6 thoughts on “The Treaty of Versailles: Fair or Unfair?

  1. Hindsight bias tells us that the Treaty of Versailles was one of the worst diplomatic blunders in history. Even without the benefit of hindsight, the political, military, and diplomatic elite responsible for the Treaty’s provisions should have known the possible repercussions of completely crippling a traditionally powerful and advanced nation. It unfortunately required an equally devastating war to learn that rebuilding defeated nations is a necessary step towards achieving lasting peace in a postwar era. When looking at the severity of sanctions placed on Germany after World War I, the ensuing rise of a nationalistic tyrant becomes less than surprising.

  2. I too believe that the sanctions imposed by the big three of the United States, Great Britain, and France were too harsh. At the same time these powers were trying to send a message that breaking the law results in consequence. With the imposed sanctions reduced in later years, we now see Germany gaining more nationalism as well as a certain man named Adolf Hitler coming to power.

  3. The Treaty of Versailles failed at bringing Germany back to a normal state after World War I. With the treaty placing all the blame on Germany for the war being started, it left a bitter taste in the mouth of the German people. The treaty called for unimaginable, large reparations from Germany which in return would leave the country in economic strife. At a time when the market economy was rising, trade between countries was necessary for economic stability. The treaty hurt this notion and allowed Germany to fall. This situation is very similar to the reconstruction era after the civil war, as the north needed to bring back the south to normalcy but in this case were too lenient with their defeated enemy.

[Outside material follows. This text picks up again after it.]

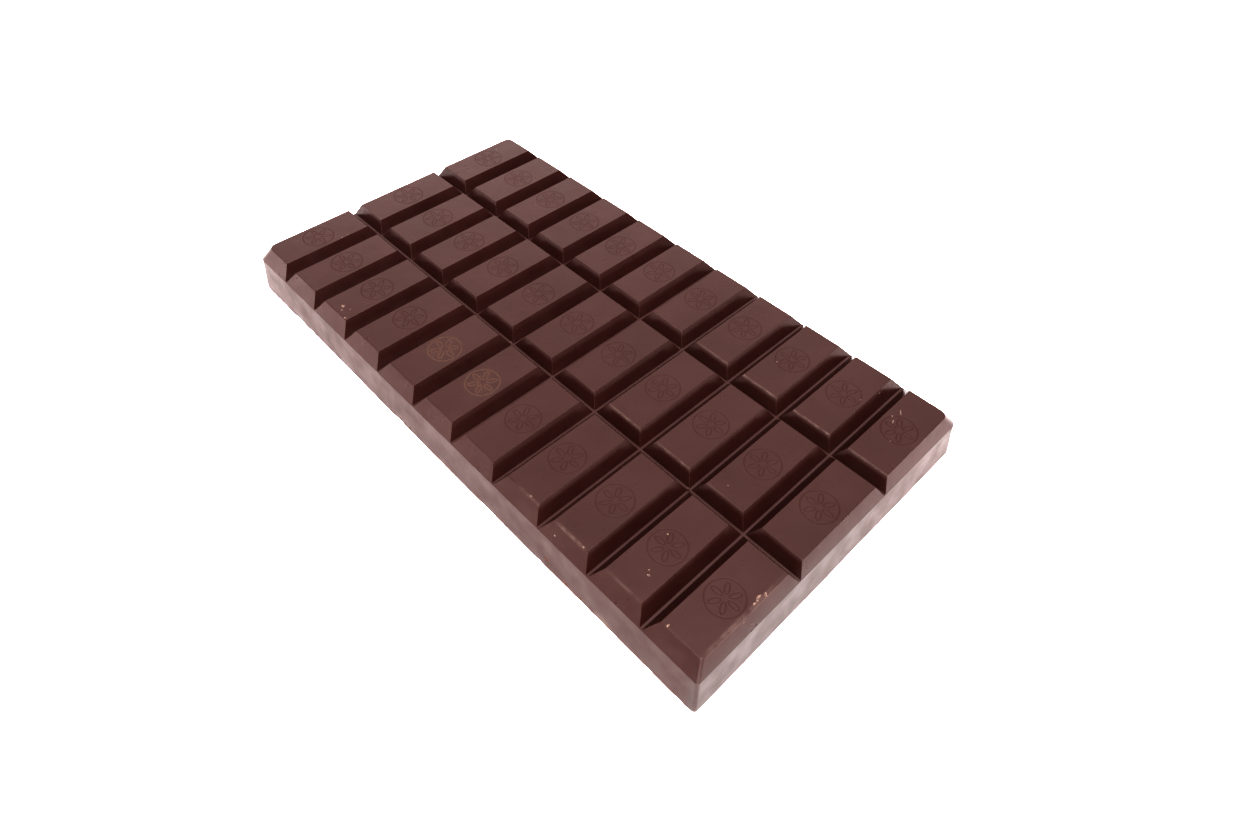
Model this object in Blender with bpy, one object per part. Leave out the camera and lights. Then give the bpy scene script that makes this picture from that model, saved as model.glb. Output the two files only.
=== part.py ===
"""A moulded bar of dark chocolate: one solid slab with a raised top that V-shaped grooves score into blocks.

The frame: +X runs along the length, +Y across the width and +Z up.
The origin is the middle of the flat underside. Sizes are in metres.
"""
import math

import bmesh
import bpy

OBJECT_NAME = "chocolate_bar"

# The score lines: eleven rows along the bar, three columns across it.
ROWS = 11
COLUMNS = 3
ROW_PITCH = 0.0114
COLUMN_PITCH = 0.0224

# Heights above the underside.
HEIGHT = 0.0100
RIM_HEIGHT = 0.0075
GROOVE_FLOOR_HEIGHT = 0.00765

# The slab narrows from the underside to its rim, and the blocks narrow on from there to their tops.
BASE_LENGTH = 0.1270
BASE_WIDTH = 0.0698
RIM_LENGTH = 0.1248
RIM_WIDTH = 0.0675
TOP_LENGTH = 0.1218
TOP_WIDTH = 0.0633
CORNER_RADIUS = 0.0013
CORNER_SEGMENTS = 4

# Groove sections: a narrow flat floor, opening to these widths at the tops of the blocks.
GROOVE_FLOOR_WIDTH = 0.00045
ROW_GROOVE_TOP_WIDTH = 0.0038
COLUMN_GROOVE_TOP_WIDTH = 0.0033
GROOVE_OVERSHOOT = 0.0010

# The soft edges that the mould gives each block.
EDGE_RADIUS = 0.00035
EDGE_SEGMENTS = 2
SHARPEST_KEPT_ANGLE = math.radians(30)
FLATNESS = 0.00001
QUARTER_TURN = math.pi / 2

CHOCOLATE_COLOUR = (0.072, 0.030, 0.024, 1.0)
CHOCOLATE_ROUGHNESS = 0.38


def clear_scene():
    """Remove every object that the file opened with."""
    for item in list(bpy.data.objects):
        bpy.data.objects.remove(item, do_unlink=True)


def new_collection(name):
    """Add a collection to the scene."""
    collection = bpy.data.collections.new(name)
    bpy.context.scene.collection.children.link(collection)
    return collection


def object_from_bmesh(name, shape, collection):
    """Turn an edited shape into a named object."""
    mesh = bpy.data.meshes.new(name)
    bmesh.ops.recalc_face_normals(shape, faces=shape.faces)
    shape.to_mesh(mesh)
    shape.free()
    item = bpy.data.objects.new(name, mesh)
    collection.objects.link(item)
    return item


def chocolate_material():
    """Dark, satin chocolate."""
    material = bpy.data.materials.new("dark_chocolate")
    material.use_nodes = True
    shader = material.node_tree.nodes["Principled BSDF"]
    shader.inputs["Base Color"].default_value = CHOCOLATE_COLOUR
    shader.inputs["Roughness"].default_value = CHOCOLATE_ROUGHNESS
    shader.inputs["Metallic"].default_value = 0.0
    return material


def draw_in(vertex, length, width):
    """Move a vertex of the base outline inwards, so that its level gets this length and width."""
    vertex.co.x += (length - BASE_LENGTH) / 2 * (1 if vertex.co.x > 0 else -1)
    vertex.co.y += (width - BASE_WIDTH) / 2 * (1 if vertex.co.y > 0 else -1)


def unscored_bar(collection):
    """The whole bar before scoring: a round-cornered box, drawn in at its rim and again at its top."""
    shape = bmesh.new()
    bmesh.ops.create_cube(shape, size=1)
    bmesh.ops.scale(shape, vec=(BASE_LENGTH, BASE_WIDTH, HEIGHT), verts=shape.verts)
    bmesh.ops.translate(shape, vec=(0, 0, HEIGHT / 2), verts=shape.verts)
    upright_edges = [edge for edge in shape.edges if abs(edge.verts[0].co.z - edge.verts[1].co.z) > FLATNESS]
    bmesh.ops.bevel(shape, geom=upright_edges, offset=CORNER_RADIUS, segments=CORNER_SEGMENTS,
                    profile=0.5, affect="EDGES")
    everything = list(shape.verts) + list(shape.edges) + list(shape.faces)
    bmesh.ops.bisect_plane(shape, geom=everything, plane_co=(0, 0, RIM_HEIGHT), plane_no=(0, 0, 1))
    for vertex in shape.verts:
        if vertex.co.z > HEIGHT - FLATNESS:
            draw_in(vertex, TOP_LENGTH, TOP_WIDTH)
        elif vertex.co.z > FLATNESS:
            draw_in(vertex, RIM_LENGTH, RIM_WIDTH)
    return object_from_bmesh(OBJECT_NAME, shape, collection)


def groove_cutter(name, length, top_width, collection):
    """A bar along X with the section of a groove, which runs on at the same slope above the blocks."""
    depth = HEIGHT - GROOVE_FLOOR_HEIGHT
    spread_per_height = (top_width - GROOVE_FLOOR_WIDTH) / depth
    upper_width = top_width + spread_per_height * GROOVE_OVERSHOOT
    shape = bmesh.new()
    bmesh.ops.create_cube(shape, size=1)
    for vertex in shape.verts:
        is_upper = vertex.co.z > 0
        vertex.co.x *= length
        vertex.co.y *= upper_width if is_upper else GROOVE_FLOOR_WIDTH
        vertex.co.z = HEIGHT + GROOVE_OVERSHOOT if is_upper else GROOVE_FLOOR_HEIGHT
    cutter = object_from_bmesh(name, shape, collection)
    cutter.hide_render = True
    cutter.display_type = "WIRE"
    return cutter


def cut(item, cutter):
    """Take the cutter's shape out of the item."""
    boolean = item.modifiers.new(cutter.name, "BOOLEAN")
    boolean.operation = "DIFFERENCE"
    boolean.solver = "EXACT"
    boolean.object = cutter


def score_rows(bar, cutters):
    """Cut the grooves that run across the bar, between neighbouring rows."""
    for index in range(ROWS - 1):
        cutter = groove_cutter(f"row_groove_{index + 1}", BASE_WIDTH + GROOVE_OVERSHOOT,
                               ROW_GROOVE_TOP_WIDTH, cutters)
        cutter.location.x = (index - (ROWS - 2) / 2) * ROW_PITCH
        cutter.rotation_euler.z = QUARTER_TURN
        cut(bar, cutter)


def score_columns(bar, cutters):
    """Cut the grooves that run along the bar, between neighbouring columns."""
    for index in range(COLUMNS - 1):
        cutter = groove_cutter(f"column_groove_{index + 1}", BASE_LENGTH + GROOVE_OVERSHOOT,
                               COLUMN_GROOVE_TOP_WIDTH, cutters)
        cutter.location.y = (index - (COLUMNS - 2) / 2) * COLUMN_PITCH
        cut(bar, cutter)


def soften_blocks(bar):
    """Round each block's top edges and the upright edges at its corners, once the grooves are cut."""
    depsgraph = bpy.context.evaluated_depsgraph_get()
    scored_mesh = bpy.data.meshes.new_from_object(bar.evaluated_get(depsgraph))
    shape = bmesh.new()
    shape.from_mesh(scored_mesh)
    block_edges = [
        edge for edge in shape.edges
        if max(vertex.co.z for vertex in edge.verts) > HEIGHT - FLATNESS
        and edge.is_convex
        and edge.calc_face_angle() > SHARPEST_KEPT_ANGLE
    ]
    bmesh.ops.bevel(shape, geom=block_edges, offset=EDGE_RADIUS, segments=EDGE_SEGMENTS,
                    profile=0.5, affect="EDGES", clamp_overlap=True)
    bar.modifiers.clear()
    shape.to_mesh(bar.data)
    shape.free()
    bpy.data.meshes.remove(scored_mesh)


def build_bar():
    """Model the scored bar."""
    cutters = new_collection("cutters")
    bar = unscored_bar(new_collection(OBJECT_NAME))
    score_rows(bar, cutters)
    score_columns(bar, cutters)
    soften_blocks(bar)
    bar.data.materials.append(chocolate_material())


clear_scene()
build_bar()
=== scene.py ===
import math

import bmesh
import bpy
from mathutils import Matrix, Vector, noise


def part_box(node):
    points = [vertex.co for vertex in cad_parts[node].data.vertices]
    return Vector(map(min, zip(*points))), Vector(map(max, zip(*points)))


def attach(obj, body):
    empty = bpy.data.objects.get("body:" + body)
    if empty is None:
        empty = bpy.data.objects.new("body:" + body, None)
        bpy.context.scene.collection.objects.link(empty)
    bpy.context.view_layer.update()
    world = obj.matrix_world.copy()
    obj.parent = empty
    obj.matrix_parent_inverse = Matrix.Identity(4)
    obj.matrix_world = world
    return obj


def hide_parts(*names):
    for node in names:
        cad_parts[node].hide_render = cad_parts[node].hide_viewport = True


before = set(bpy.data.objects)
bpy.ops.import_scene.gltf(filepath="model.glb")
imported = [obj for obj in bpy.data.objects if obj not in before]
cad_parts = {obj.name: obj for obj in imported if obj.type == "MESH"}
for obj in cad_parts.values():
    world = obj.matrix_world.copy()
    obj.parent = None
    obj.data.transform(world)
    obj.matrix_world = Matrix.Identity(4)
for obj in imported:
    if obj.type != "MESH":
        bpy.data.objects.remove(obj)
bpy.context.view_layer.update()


# The slab.
# One casting of dark chocolate, poured into a mould and turned out: a low block with slightly
# sloping sides. Its sides are a little wavy and its lower edge bulges and frays where the
# liquid chocolate met the top of the mould.
LOW, HIGH = (Vector(corner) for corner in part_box("chocolate_bar"))
LENGTH = HIGH.x - LOW.x
WIDTH = HIGH.y - LOW.y
HEIGHT = HIGH.z - LOW.z
RIM_HEIGHT = 0.0075
RIM_LENGTH = 0.1248
RIM_WIDTH = 0.0675
TOP_LENGTH = 0.1218
TOP_WIDTH = 0.0633
FAR_CORNER_RADIUS = 0.0016
NEAR_CORNER_RADIUS = 0.0006
FOOT_RADIUS = 0.00018
TINY = 0.00001


def pick(item, kind, test):
    """In edit mode, select only the vertices, edges or faces that pass a test."""
    bpy.ops.mesh.select_mode(type={"verts": "VERT", "edges": "EDGE", "faces": "FACE"}[kind])
    bpy.ops.mesh.select_all(action="DESELECT")
    shape = bmesh.from_edit_mesh(item.data)
    for element in getattr(shape, kind):
        if test(element):
            element.select_set(True)
    bmesh.update_edit_mesh(item.data)


def apply_place(item):
    """Move an object's place, turn and scale into its mesh."""
    bpy.ops.object.select_all(action="DESELECT")
    item.select_set(True)
    bpy.context.view_layer.objects.active = item
    bpy.ops.object.transform_apply(location=True, rotation=True, scale=True)


def is_upright(edge):
    """An edge that joins two heights."""
    return abs(edge.verts[0].co.z - edge.verts[1].co.z) > TINY


def is_level(edge, height):
    """An edge that lies all at one height."""
    return all(abs(vertex.co.z - height) < TINY for vertex in edge.verts)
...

  4. Although, it was meant to be “a peace treaty” if it could actually had been called one, as it seems to be, a false one, which means WWI and WWII, with no fighting for 20 years, and are the same war, which ended on 15th March 1991, preace treaty; the treaty of versaille would be especially false, if Germany and her allies weren’t allowed in the discussion, and if the Allies threaten to go to war again; I am sure, the Allies would had known, the Archduke of Ferdinand was shot, and so they shouldn’t have an excuse to blame Germany, yet the allies had right to punished Germany for invading Belguim.
    The allies were to harsh on Germany.

  5. i think they were punished too much and they lost so much weapons and had to pay too much money and they should’t have been the only one punished because it was their ally astro-hungry that started the war as well so they should have been punished and blamed for the war and lost the weapons, land, money, and army, and navy.

  6. The Treaty of Versailles was a compromise between the desires of France to completely crush Germany (after having been bloodily invaded twice in 45 years), and the US and Britain which sought to make Germany financially responsible for the war but still a viable economic trading partner.

    The end result was a compromise that made no one happy, that no one except France had a vested interest in enforcing, and left Germany both beaten and angry instead of either defeated or conciliatory.

    However, the failures of the Treaty of Versailles are not much so much between January and June 1919, but rather particularly between 1933 and 1939 when the French and British (and the US) failed to work together to stand up to the threat of Japanese , Italian, and German aggression in Manchuria, Abyssinia and Europe. Each failure of the Big 3 at Versailles to enforce the world they created emboldened the other Fascist states to use aggression for expansionism.